Only lines holding the word "Blender" should be copied from the material.

▸ Data records:

⟨

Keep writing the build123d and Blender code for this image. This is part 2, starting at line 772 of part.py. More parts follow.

⟩
⟨

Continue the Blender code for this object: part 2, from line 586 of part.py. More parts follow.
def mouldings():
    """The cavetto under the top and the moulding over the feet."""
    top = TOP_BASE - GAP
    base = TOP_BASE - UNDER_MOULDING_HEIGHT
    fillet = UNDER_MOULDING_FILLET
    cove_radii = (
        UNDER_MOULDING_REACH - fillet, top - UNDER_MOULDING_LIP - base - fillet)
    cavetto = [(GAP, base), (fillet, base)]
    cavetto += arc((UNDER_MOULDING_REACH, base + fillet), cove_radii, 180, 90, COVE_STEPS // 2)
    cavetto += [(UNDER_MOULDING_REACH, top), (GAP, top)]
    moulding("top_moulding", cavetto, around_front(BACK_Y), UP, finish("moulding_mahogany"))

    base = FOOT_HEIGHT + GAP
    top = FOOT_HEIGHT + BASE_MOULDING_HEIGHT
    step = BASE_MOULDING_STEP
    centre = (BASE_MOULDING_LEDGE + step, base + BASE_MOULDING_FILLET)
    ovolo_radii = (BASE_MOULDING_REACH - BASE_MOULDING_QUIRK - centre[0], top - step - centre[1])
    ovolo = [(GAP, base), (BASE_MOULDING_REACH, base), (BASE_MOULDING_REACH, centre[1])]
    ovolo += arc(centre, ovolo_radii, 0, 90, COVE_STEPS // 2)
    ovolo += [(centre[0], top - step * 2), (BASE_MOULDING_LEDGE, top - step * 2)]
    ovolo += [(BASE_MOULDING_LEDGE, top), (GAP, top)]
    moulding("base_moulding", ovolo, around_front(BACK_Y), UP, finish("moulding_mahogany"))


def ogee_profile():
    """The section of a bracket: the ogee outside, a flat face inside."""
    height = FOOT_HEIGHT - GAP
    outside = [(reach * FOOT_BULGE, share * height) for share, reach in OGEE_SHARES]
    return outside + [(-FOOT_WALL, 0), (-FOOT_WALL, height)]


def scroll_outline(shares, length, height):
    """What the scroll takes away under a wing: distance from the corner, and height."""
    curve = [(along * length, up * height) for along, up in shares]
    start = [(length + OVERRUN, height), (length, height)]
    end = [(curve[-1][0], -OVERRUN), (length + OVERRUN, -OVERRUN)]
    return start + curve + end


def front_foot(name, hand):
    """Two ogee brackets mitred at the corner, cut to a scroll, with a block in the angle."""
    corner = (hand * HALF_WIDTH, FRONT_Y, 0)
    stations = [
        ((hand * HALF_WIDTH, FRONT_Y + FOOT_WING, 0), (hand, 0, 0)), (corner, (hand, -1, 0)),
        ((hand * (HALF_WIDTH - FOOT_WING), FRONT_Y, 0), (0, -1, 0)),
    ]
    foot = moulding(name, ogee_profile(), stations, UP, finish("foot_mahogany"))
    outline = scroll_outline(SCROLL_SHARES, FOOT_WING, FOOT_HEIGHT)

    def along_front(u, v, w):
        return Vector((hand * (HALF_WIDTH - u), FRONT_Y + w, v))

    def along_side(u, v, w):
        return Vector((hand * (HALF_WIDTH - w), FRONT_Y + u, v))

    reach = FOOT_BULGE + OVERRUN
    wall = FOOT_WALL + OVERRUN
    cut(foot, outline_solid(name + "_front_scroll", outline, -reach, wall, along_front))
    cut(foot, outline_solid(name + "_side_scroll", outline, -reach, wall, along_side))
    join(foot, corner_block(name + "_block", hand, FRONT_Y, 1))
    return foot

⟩

▸ Answer to this task:
Keep writing the build123d and Blender code for this image. This is part 2, starting at line 772 of part.py. More parts follow.
Continue the Blender code for this object: part 2, from line 586 of part.py. More parts follow.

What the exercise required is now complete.